Williams is portrayed, in fact, as quite human. Donlevy’s conveyance of a man crushed by betrayal is convincing, especially so at the moment when he deduces that his spouse had tried to have him murdered. Thereafter, Williams develops a different kind of hardness than he had had, yet with vulnerability.

Donlevy’s performance is crucial to Impact’s success, but other actors do as well. Ella Raines, as Marsha, the small-town widow who takes a liking to Williams, conveys a forthright freshness that is needed, while Walker makes her treacherous character suitably vile, twisting at every angle to gain whatever advantage is to be had. Charles Coburn, perhaps a bit too old to play a police detective, even one facing retirement, is energetic and amusing in his search for justice.

Director Lubin fit Impact between several Abbot and Costello films on one side and a couple of Francis the Talking Mule flicks on the other – and he does a fine job of it. He keeps things subtle, for the most part, even in the scene when Williams is overwhelmed by the enormity of the plot against him. At one point, Williams, who had been ten years a mechanic before taking a desk job, hesitates before beginning a car’s repair job: as someone points out, his hands show he hadn’t done such work in a while. That’s typical of the small touches Lubin includes.

The script is also good, though it becomes rather too complicated in the final act, and, at 111 minutes, could have been tightened a bit in the editing room.

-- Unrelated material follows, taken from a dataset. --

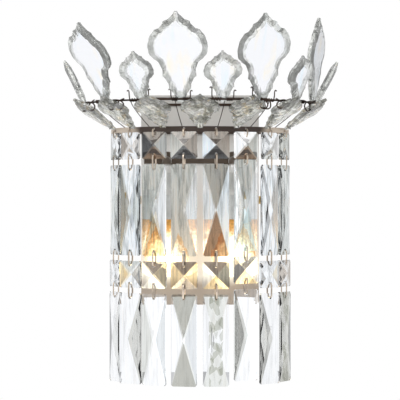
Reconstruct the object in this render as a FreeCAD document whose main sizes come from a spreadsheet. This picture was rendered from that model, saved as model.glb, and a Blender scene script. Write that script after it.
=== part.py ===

Nonetheless, it complements the direction in its use of almost incidental moments. When Marsha talks about continuing to run her garage after her husband’s death in combat, she – and the script – hurries past the admission, as if dwelling on it for more than a second or two would be too painful.

Impact is a good crime-film with a concentration on character. That is so much to its advantage, in fact, that when the plot looms larger than the people, it rather hurts the movie. Nonetheless, thanks to the acting and directing, this is an entertaining and enjoyable picture.